Now, say we reversed this situation and allowed the sun's energy to increase for a geologically short period of time, but long enough so that all of Earth's oceans boiled away, filling the atmosphere with steam. If we then reduced the sun's energy to its present-day levels, the oceans might not recondense, and the planet would stay hot. Once in the atmosphere, the steam would keep the planet hot through its properties as a greenhouse gas, even when solar radiation hitting the planet had decreased. This situation is called a Runaway Greenhouse.

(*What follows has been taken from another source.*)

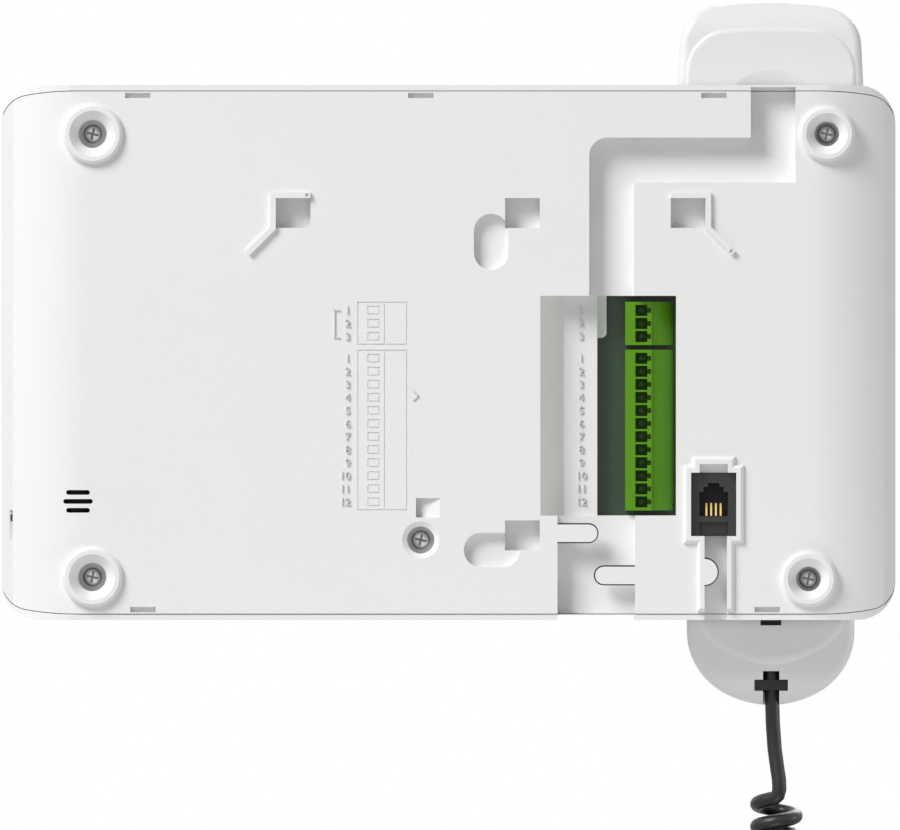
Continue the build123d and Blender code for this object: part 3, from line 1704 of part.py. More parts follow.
with BuildPart() as handset_cord:
    with BuildLine() as cord_path:
        curl_in, heading_in = curl_place(0)
        curl_out, heading_out = curl_place(curl_count)
        bend_in = curl_in - heading_in * bend_run
        bend_out = curl_out + heading_out * bend_run
        cord_end = bend_out + Vector(0, 0, -tail_length)
        lead_radius = fillet_radius(cord_route[0], cord_route[1], bend_in)
        FilletPolyline(*cord_route, bend_in, curl_in, radius=[lead_radius, bend_radius])
        for half in range(round(2 * curl_count)):
            biarc(*curl_place(half / 2), *curl_place((half + 1) / 2))
        FilletPolyline(curl_out, bend_out, cord_end, radius=bend_radius)
    with BuildSketch(Plane(origin=cord_route[0], z_dir=(0, 0, -1))):
        Circle(cord_radius)
    sweep(path=cord_path.line)
handset_cord.part.label = "handset_cord"
export_step(handset_cord.part, "parts/handset_cord.step")

# Measures of the cord: its length, its radii, its least gap to itself and its volume
cord_wire = cord_path.wire()
cord_length = cord_wire.length
sample_step = 1.0
sample_count = round(cord_length / sample_step)
samples = [cord_wire.position_at(index / sample_count) for index in range(sample_count + 1)]
skip = round(3 * cord_radius * math.pi / sample_step)
least_gap = min(
    (samples[later] - samples[first]).length - 2 * cord_radius
    for first in range(len(samples))
    for later in range(first + skip, len(samples))
)
tube_volume = math.pi * cord_radius * cord_radius * cord_length
print(f"cord length {cord_length:.1f} mm, end at {cord_end.X:.2f} {cord_end.Y:.2f} {cord_end.Z:.2f}")
print(f"cord radii: lead {lead_radius:.2f}, bends {bend_radius:.2f}, curls {curl_radius:.2f} mm")
print(f"least gap of the cord to itself {least_gap:.2f} mm")
print(f"cord volume {handset_cord.part.volume:.0f} mm3, section times length {tube_volume:.0f} mm3")

# Plug on the cord's free end
cord_plug_depth = 6.6
cord_plug_length = 12.0
latch_width = 3.0
latch_thick = 0.8
latch_drop = 9.0
latch_lift = 2.4
blade_height = 3.0
blade_sink = 1.2

with BuildPart() as cord_plug:
    plug_y = cord_end.Y
    plug_top = cord_end.Z
    with BuildSketch(Plane.XY.offset(plug_top - cord_plug_length)) as section:
        with Locations((cord_end.X, plug_y)):
            Rectangle(plug_width, cord_plug_depth)
    extrude(section.sketch, amount=cord_plug_length)
    chamfer(cord_plug.edges().filter_by(Axis.Z), latch_thick / 2)
    latch_y = plug_y - cord_plug_depth / 2
    with BuildSketch(Plane.YZ.offset(cord_end.X - latch_width / 2)) as latch:
        with BuildLine():
            Polyline(
                (latch_y + latch_thick, plug_top - cord_plug_length),
                (latch_y, plug_top - cord_plug_length),
                (latch_y - latch_lift, plug_top - cord_plug_length + latch_drop),
                (latch_y - latch_lift + latch_thick, plug_top - cord_plug_length + latch_drop),
                (latch_y + latch_thick, plug_top - cord_plug_length + latch_drop / 4),
                close=True,
            )
        make_face()
    extrude(latch.sketch, amount=latch_width)
    for contact in range(contact_count):
        x = cord_end.X + (contact - (contact_count - 1) / 2) * contact_pitch
        with BuildSketch(Plane.XY.offset(plug_top - cord_plug_length)) as groove:
            with Locations((x, plug_y + (cord_plug_depth - blade_sink) / 2)):
                Rectangle(contact_width + slide_gap, blade_sink)
        extrude(groove.sketch, amount=blade_height, mode=Mode.SUBTRACT)
cord_plug.part.label = "cord_plug"
export_step(cord_plug.part, "parts/cord_plug.step")

with BuildPart() as cord_plug_contacts:
    for contact in range(contact_count):
        x = cord_end.X + (contact - (contact_count - 1) / 2) * contact_pitch
        with BuildSketch(Plane.XY.offset(plug_top - cord_plug_length)) as blade:
            with Locations((x, plug_y + cord_plug_depth / 2 - 2 * blade_sink / 3)):
                Rectangle(contact_width, 2 * blade_sink / 3)
        extrude(blade.sketch, amount=blade_height)
cord_plug_contacts.part.label = "cord_plug_contacts"
export_step(cord_plug_contacts.part, "parts/cord_plug_contacts.step")
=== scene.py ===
import bpy
import math
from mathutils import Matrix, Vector


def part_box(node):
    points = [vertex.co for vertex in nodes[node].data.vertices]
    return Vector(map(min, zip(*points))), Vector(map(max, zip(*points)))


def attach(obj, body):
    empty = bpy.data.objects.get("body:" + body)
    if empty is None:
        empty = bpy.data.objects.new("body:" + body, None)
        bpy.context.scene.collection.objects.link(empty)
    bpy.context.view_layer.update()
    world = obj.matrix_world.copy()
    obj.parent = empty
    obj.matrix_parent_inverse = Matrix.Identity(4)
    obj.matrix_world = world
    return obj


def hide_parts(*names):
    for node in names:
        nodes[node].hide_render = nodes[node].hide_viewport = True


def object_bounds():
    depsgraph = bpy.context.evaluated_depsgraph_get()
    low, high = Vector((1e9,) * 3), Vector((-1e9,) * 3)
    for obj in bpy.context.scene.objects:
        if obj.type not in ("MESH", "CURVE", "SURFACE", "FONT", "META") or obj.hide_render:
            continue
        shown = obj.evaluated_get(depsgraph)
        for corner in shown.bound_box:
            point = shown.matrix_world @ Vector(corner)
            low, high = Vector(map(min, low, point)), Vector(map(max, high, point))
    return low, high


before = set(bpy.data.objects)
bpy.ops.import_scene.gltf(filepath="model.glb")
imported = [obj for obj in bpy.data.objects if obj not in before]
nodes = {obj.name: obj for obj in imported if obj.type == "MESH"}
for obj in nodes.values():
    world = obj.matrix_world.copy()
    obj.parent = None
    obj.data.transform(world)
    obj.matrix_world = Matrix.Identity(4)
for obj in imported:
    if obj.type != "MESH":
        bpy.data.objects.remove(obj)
cadLow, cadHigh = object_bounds()
mm = 0.001

# Camera: it looks at the back, along -Y, so the picture's right is -X
cameraSetup = {
    "middleX": -0.4 * mm,
    "middleZ": -16.75 * mm,
    "viewWidth": 241.2 * mm,
    "sensor": 36.0,  # millimetres, as Blender's lens is
    "lens": 1200.0,
    "clipShares": (0.5, 3.0),  # of the distance to the object
}


def addCamera(setup):
    distance = setup["viewWidth"] * setup["lens"] / setup["sensor"]
    bpy.ops.object.camera_add(
        location=(setup["middleX"], distance, setup["middleZ"]),
        rotation=(math.radians(90), 0, math.radians(180)),
    )
    camera = bpy.context.object
    camera.name = "backCamera"
    camera.data.sensor_width = setup["sensor"]
    camera.data.lens = setup["lens"]
    nearShare, farShare = setup["clipShares"]
    camera.data.clip_start = distance * nearShare
    camera.data.clip_end = distance * farShare
    bpy.context.scene.camera = camera


addCamera(cameraSetup)
print("camera placed")

# Curly cord: a lead down from the handset, then a helix that tightens to a steady pitch
cordSetup = {
    "diameter": 3.9 * mm,
    "length": 1039 * mm,
    "exit": (-86.9 * mm, -31 * mm, -94.7 * mm),
    "lead": [(-86.9, -31.0, -82.0), (-86.9, -31.0, -103.5)],
    "axisX": -88.25,
    "axisY": -35.0,
    "radius": 5.25,
    "top": -120.3,
    "startAngle": 60.0,
    "turns": 29.5,
    "pitch": 4.6,
    "firstPitch": 7.0,
    "pitchFade": 1.2,
    "bendRun": 5.0,
    "tail": 14.0,
    "pointsPerTurn": 16,
    "stepsPerPoint": 4,
    "sides": 6,
    "order": 3,
}


def curlPlace(setup, turn):
    angle = math.radians(setup["startAngle"]) - 2 * math.pi * turn
    fade = math.exp(-turn / setup["pitchFade"])
    easing = (setup["firstPitch"] - setup["pitch"]) * setup["pitchFade"] * (1 - fade)
    pitch = setup["pitch"] + (setup["firstPitch"] - setup["pitch"]) * fade
    place = Vector((
        setup["axisX"] + setup["radius"] * math.cos(angle),
        setup["axisY"] + setup["radius"] * math.sin(angle),
        setup["top"] - setup["pitch"] * turn - easing,
    ))
    around = 2 * math.pi * setup["radius"]
    heading = Vector((around * math.sin(angle), -around * math.cos(angle), -pitch)).normalized()
    return place, heading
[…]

The Earth's greenhouse gases are rare compounds of our planet's atmosphere. It turns out that the major constituents of our atmosphere, nitrogen and oxygen, play little role in the greenhouse warming, because they do not absorb infrared radiation. Carbon dioxide and water vapor, on the other hand, do, even though they make up only a tiny fraction of the gas volume of the atmosphere (carbon dioxide constitutes only 0.035% of the atmosphere). Plate tectonics plays an important part—perhaps the most important part— in maintaining levels of greenhouse gases, and these in turn maintain the temperatures necessary for animal life.